这一个下午都没有闲下来,各宫的礼品不断送进芳怡宫。裘净妍与乔念慈只静静的坐着喝茶聊天,天色很快便暗了下去。
……
锦云宫内,
琪美人卧在软榻之上歇息,细算来,翁岚天是有好一段时候没来她宫中了。
与初入宫时不同,现在她也会盼着翁岚天来,毕竟这宫中的女子,除了丈夫的恩泽再无别的企盼。

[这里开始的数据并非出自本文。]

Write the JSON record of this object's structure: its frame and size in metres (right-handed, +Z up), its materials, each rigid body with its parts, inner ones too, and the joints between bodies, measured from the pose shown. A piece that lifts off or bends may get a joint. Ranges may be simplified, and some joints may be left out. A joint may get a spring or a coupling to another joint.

他来与不来,成了左右本身欢喜与否的唯一原因。
这几日都懒懒的不想动弹,伏在小桌上看窗外的景色,天边擦黑,看着却寒冷的很,也不是秋日时候的凉爽,而是凉薄。
打了个冷颤,春熙走过去将窗子关上,“天黑了就要冷下来,美人小心着凉了。”
琪美人懒懒的动了动身子,靠着软枕坐着,“这几日总觉得懒散,不愿动弹。”
“皇后多次与美人说找太医看一看,不如奴婢去请吧。”应道,宫中人也都着急知道她是否是有孕了。
呼出口气,闭上眼睛养神,“算了,我总觉得没什么事,许是入了冬日还未适应这气候。”
“美人可要仔细,还是叫太医看看为好。”劝道。
她几次三番的说请太医,那便应了吧,点点头,“那就去请吧。”
春熙依言去太医院请了张廷玉来。
已经这个时辰了,也只见了张廷玉在太医院职夜,便一路将他带到了锦云宫。
才这一段时候,琪美人便靠着软枕睡着了,嘴巴微微张开,衔着口水流出,春熙轻轻推了推她,迷迷糊糊的醒来。
见张廷玉在身前候着,“太医来了。”擦了擦口水。
他一躬身,“是,微臣来给娘娘请脉,见娘娘有些嗜睡呢。”
上前,琪美人将手腕抬到小桌上,张廷玉将手指搭上,不过片刻退后一步,跪到地上。
琪美人却看不明白了,忙问:“太医这是为何?”
“微臣要贺喜娘娘了,娘娘已有两月身孕。”垂头说道。
身孕?她听得愣了,却没有欢天喜地的高兴,一时愣怔住。
“奴婢贺喜娘娘。”春熙赶忙随着道。
她年岁还小,对身孕之事并不十分看重,愣了愣道:“太医请起吧。”
妃嫔有孕是大喜之事,所来诊脉太医是必要给赏的,可琪美人却不懂这些,许久都没提这话,春熙随着道:“太医请随奴婢来。”一欠身领着张廷玉出了殿中。
送了些金贵玩意儿,而后又回到殿中,到琪美人身边候着,“美人有了身孕,等下太医就会去给皇上报喜了。”
“是吗。”失措应道,头一遭有孕,只觉得手足无措,却没有十分高兴。
“奴婢先给美人传膳吧。”说道,而后便去吩咐厨房了。
将宫中准备妥当,春熙便悄悄的往椒房宫去,她是汝荟特意安放在琪美人身边的人,琪美人有孕自然要立即禀告给她。
此时瑶美人正在椒房宫中。
本已经被踢出局的两人又重回了宫中,一个是汝荟从前的旧怨,另一个是瑶美人视作眼中钉的劲敌,这两人都舒服不了。
“东西都送过去了?”汝荟卧在软榻之上,揪着手绢懒懒的问道。
瑶美人应道:“送了,都捡着宫里最好的送去了,唉。”叹了声,“如今芳怡宫那两人可是风光了,怕是今后更难见着皇上了。”
“你也该给自己找个新的出路,怎么从前哄着皇上的玩意儿没用了?”斜眼看向她道。
只要裘净妍一回来,旁人怕是都要靠边站了,谁说的清楚为何翁岚天对她另眼看待,莫非是因为她出身宰相家。
“皇上即位之初便对宰相家的人格外看重,从宰相到六王妃,各个重视,竟然对一个私生女也宠的天上地下的,咱们这正当出身的却是闹不过风尘出身之人。”捏起手绢抵在鼻子之下,呵呵笑了两声。